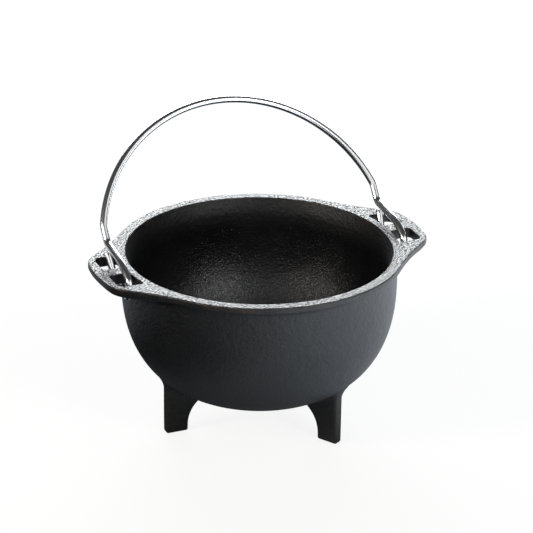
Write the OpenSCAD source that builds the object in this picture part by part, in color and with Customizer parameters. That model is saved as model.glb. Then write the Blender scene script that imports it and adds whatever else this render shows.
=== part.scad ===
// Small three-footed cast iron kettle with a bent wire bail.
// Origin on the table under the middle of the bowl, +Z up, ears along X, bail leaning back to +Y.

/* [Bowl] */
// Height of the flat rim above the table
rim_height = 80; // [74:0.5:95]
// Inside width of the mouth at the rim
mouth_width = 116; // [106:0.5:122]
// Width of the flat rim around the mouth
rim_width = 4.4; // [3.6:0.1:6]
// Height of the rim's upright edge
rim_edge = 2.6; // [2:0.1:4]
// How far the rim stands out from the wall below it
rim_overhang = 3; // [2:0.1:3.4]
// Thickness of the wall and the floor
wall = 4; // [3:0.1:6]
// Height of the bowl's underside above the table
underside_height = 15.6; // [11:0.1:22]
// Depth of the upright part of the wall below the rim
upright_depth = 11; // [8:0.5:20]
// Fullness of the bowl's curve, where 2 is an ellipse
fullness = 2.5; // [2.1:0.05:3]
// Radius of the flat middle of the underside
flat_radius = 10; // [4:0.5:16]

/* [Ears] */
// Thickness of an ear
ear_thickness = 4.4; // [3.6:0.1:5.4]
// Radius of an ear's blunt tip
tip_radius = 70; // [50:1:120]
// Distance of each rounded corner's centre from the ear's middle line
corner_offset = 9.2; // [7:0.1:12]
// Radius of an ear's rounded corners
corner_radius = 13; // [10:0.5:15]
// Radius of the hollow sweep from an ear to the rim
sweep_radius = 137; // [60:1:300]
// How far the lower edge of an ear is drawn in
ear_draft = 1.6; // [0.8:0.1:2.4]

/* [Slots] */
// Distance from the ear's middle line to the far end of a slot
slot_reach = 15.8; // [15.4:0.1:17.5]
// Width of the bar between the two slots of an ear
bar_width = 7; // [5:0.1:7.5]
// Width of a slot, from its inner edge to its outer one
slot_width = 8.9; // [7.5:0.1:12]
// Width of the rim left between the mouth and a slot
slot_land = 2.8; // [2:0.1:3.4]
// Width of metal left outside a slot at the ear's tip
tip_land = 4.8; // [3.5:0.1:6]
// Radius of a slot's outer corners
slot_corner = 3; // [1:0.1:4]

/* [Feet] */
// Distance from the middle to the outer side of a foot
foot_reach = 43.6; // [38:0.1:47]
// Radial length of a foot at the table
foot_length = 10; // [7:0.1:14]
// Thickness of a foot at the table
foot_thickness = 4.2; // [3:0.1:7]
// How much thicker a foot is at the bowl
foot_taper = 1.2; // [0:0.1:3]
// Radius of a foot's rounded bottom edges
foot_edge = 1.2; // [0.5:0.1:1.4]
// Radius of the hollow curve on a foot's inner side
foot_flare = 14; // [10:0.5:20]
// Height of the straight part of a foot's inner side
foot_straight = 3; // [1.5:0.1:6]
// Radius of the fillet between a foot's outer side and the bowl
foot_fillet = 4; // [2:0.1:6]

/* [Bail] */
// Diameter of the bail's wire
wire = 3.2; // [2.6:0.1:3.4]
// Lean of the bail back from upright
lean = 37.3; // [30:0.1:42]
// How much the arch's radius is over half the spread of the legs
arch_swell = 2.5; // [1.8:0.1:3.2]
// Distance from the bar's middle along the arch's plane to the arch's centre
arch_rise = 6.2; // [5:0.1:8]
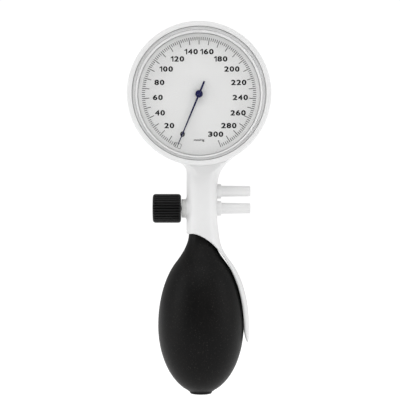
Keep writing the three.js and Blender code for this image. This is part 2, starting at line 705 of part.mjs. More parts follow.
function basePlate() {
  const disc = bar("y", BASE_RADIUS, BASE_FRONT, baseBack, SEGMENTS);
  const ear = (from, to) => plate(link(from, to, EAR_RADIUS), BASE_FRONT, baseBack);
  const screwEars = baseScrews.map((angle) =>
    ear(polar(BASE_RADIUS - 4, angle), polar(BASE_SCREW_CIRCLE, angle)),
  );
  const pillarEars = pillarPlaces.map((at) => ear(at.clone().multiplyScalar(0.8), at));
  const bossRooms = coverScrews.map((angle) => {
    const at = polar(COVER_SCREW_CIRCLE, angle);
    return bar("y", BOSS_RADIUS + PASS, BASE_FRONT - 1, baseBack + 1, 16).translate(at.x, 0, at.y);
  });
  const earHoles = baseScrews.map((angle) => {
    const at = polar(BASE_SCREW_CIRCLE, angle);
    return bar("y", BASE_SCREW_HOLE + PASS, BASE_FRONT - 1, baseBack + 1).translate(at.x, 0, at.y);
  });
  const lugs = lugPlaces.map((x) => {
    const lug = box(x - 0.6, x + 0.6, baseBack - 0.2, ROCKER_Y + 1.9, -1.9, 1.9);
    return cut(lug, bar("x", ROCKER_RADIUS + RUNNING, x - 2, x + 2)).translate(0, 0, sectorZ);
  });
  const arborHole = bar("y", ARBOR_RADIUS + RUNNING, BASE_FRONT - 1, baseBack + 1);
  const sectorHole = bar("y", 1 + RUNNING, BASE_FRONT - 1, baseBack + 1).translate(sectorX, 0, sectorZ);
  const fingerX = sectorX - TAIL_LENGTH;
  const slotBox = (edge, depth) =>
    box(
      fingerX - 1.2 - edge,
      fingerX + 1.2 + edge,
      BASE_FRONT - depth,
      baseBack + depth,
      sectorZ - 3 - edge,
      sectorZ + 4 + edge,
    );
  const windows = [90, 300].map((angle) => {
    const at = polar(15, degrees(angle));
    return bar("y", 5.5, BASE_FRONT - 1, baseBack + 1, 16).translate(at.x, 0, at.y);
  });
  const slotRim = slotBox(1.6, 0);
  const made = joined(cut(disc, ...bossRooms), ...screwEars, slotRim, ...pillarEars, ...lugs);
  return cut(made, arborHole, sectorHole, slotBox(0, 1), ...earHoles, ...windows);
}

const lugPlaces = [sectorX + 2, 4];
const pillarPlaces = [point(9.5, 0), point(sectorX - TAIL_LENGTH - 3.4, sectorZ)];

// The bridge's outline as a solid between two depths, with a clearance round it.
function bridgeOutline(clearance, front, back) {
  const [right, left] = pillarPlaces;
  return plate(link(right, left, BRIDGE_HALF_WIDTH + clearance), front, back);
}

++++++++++

▶ **What to work on**: Give every line of the material again, exactly as it reads.

▶ **Solved exercise**:
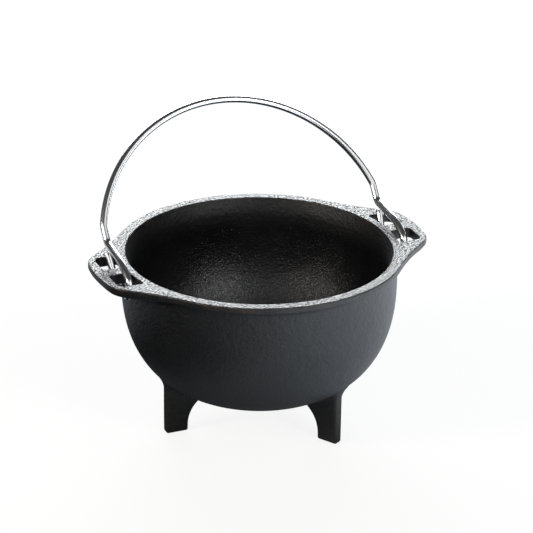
Write the OpenSCAD source that builds the object in this picture part by part, in color and with Customizer parameters. That model is saved as model.glb. Then write the Blender scene script that imports it and adds whatever else this render shows.
=== part.scad ===
// Small three-footed cast iron kettle with a bent wire bail.
// Origin on the table under the middle of the bowl, +Z up, ears along X, bail leaning back to +Y.

/* [Bowl] */
// Height of the flat rim above the table
rim_height = 80; // [74:0.5:95]
// Inside width of the mouth at the rim
mouth_width = 116; // [106:0.5:122]
// Width of the flat rim around the mouth
rim_width = 4.4; // [3.6:0.1:6]
// Height of the rim's upright edge
rim_edge = 2.6; // [2:0.1:4]
// How far the rim stands out from the wall below it
rim_overhang = 3; // [2:0.1:3.4]
// Thickness of the wall and the floor
wall = 4; // [3:0.1:6]
// Height of the bowl's underside above the table
underside_height = 15.6; // [11:0.1:22]
// Depth of the upright part of the wall below the rim
upright_depth = 11; // [8:0.5:20]
// Fullness of the bowl's curve, where 2 is an ellipse
fullness = 2.5; // [2.1:0.05:3]
// Radius of the flat middle of the underside
flat_radius = 10; // [4:0.5:16]

/* [Ears] */
// Thickness of an ear
ear_thickness = 4.4; // [3.6:0.1:5.4]
// Radius of an ear's blunt tip
tip_radius = 70; // [50:1:120]
// Distance of each rounded corner's centre from the ear's middle line
corner_offset = 9.2; // [7:0.1:12]
// Radius of an ear's rounded corners
corner_radius = 13; // [10:0.5:15]
// Radius of the hollow sweep from an ear to the rim
sweep_radius = 137; // [60:1:300]
// How far the lower edge of an ear is drawn in
ear_draft = 1.6; // [0.8:0.1:2.4]

/* [Slots] */
// Distance from the ear's middle line to the far end of a slot
slot_reach = 15.8; // [15.4:0.1:17.5]
// Width of the bar between the two slots of an ear
bar_width = 7; // [5:0.1:7.5]
// Width of a slot, from its inner edge to its outer one
slot_width = 8.9; // [7.5:0.1:12]
// Width of the rim left between the mouth and a slot
slot_land = 2.8; // [2:0.1:3.4]
// Width of metal left outside a slot at the ear's tip
tip_land = 4.8; // [3.5:0.1:6]
// Radius of a slot's outer corners
slot_corner = 3; // [1:0.1:4]

/* [Feet] */
// Distance from the middle to the outer side of a foot
foot_reach = 43.6; // [38:0.1:47]
// Radial length of a foot at the table
foot_length = 10; // [7:0.1:14]
// Thickness of a foot at the table
foot_thickness = 4.2; // [3:0.1:7]
// How much thicker a foot is at the bowl
foot_taper = 1.2; // [0:0.1:3]
// Radius of a foot's rounded bottom edges
foot_edge = 1.2; // [0.5:0.1:1.4]
// Radius of the hollow curve on a foot's inner side
foot_flare = 14; // [10:0.5:20]
// Height of the straight part of a foot's inner side
foot_straight = 3; // [1.5:0.1:6]
// Radius of the fillet between a foot's outer side and the bowl
foot_fillet = 4; // [2:0.1:6]

/* [Bail] */
// Diameter of the bail's wire
wire = 3.2; // [2.6:0.1:3.4]
// Lean of the bail back from upright
lean = 37.3; // [30:0.1:42]
// How much the arch's radius is over half the spread of the legs
arch_swell = 2.5; // [1.8:0.1:3.2]
// Distance from the bar's middle along the arch's plane to the arch's centre
arch_rise = 6.2; // [5:0.1:8]
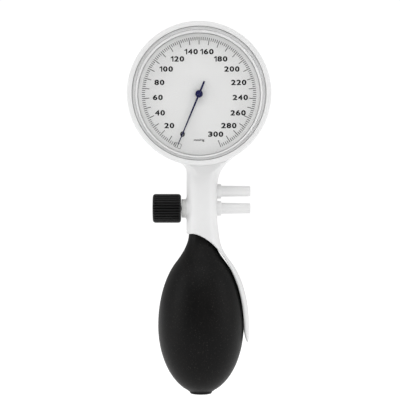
Keep writing the three.js and Blender code for this image. This is part 2, starting at line 705 of part.mjs. More parts follow.
function basePlate() {
  const disc = bar("y", BASE_RADIUS, BASE_FRONT, baseBack, SEGMENTS);
  const ear = (from, to) => plate(link(from, to, EAR_RADIUS), BASE_FRONT, baseBack);
  const screwEars = baseScrews.map((angle) =>
    ear(polar(BASE_RADIUS - 4, angle), polar(BASE_SCREW_CIRCLE, angle)),
  );
  const pillarEars = pillarPlaces.map((at) => ear(at.clone().multiplyScalar(0.8), at));
  const bossRooms = coverScrews.map((angle) => {
    const at = polar(COVER_SCREW_CIRCLE, angle);
    return bar("y", BOSS_RADIUS + PASS, BASE_FRONT - 1, baseBack + 1, 16).translate(at.x, 0, at.y);
  });
  const earHoles = baseScrews.map((angle) => {
    const at = polar(BASE_SCREW_CIRCLE, angle);
    return bar("y", BASE_SCREW_HOLE + PASS, BASE_FRONT - 1, baseBack + 1).translate(at.x, 0, at.y);
  });
  const lugs = lugPlaces.map((x) => {
    const lug = box(x - 0.6, x + 0.6, baseBack - 0.2, ROCKER_Y + 1.9, -1.9, 1.9);
    return cut(lug, bar("x", ROCKER_RADIUS + RUNNING, x - 2, x + 2)).translate(0, 0, sectorZ);
  });
  const arborHole = bar("y", ARBOR_RADIUS + RUNNING, BASE_FRONT - 1, baseBack + 1);
  const sectorHole = bar("y", 1 + RUNNING, BASE_FRONT - 1, baseBack + 1).translate(sectorX, 0, sectorZ);
  const fingerX = sectorX - TAIL_LENGTH;
  const slotBox = (edge, depth) =>
    box(
      fingerX - 1.2 - edge,
      fingerX + 1.2 + edge,
      BASE_FRONT - depth,
      baseBack + depth,
      sectorZ - 3 - edge,
      sectorZ + 4 + edge,
    );
  const windows = [90, 300].map((angle) => {
    const at = polar(15, degrees(angle));
    return bar("y", 5.5, BASE_FRONT - 1, baseBack + 1, 16).translate(at.x, 0, at.y);
  });
  const slotRim = slotBox(1.6, 0);
  const made = joined(cut(disc, ...bossRooms), ...screwEars, slotRim, ...pillarEars, ...lugs);
  return cut(made, arborHole, sectorHole, slotBox(0, 1), ...earHoles, ...windows);
}

const lugPlaces = [sectorX + 2, 4];
const pillarPlaces = [point(9.5, 0), point(sectorX - TAIL_LENGTH - 3.4, sectorZ)];

// The bridge's outline as a solid between two depths, with a clearance round it.
function bridgeOutline(clearance, front, back) {
  const [right, left] = pillarPlaces;
  return plate(link(right, left, BRIDGE_HALF_WIDTH + clearance), front, back);
}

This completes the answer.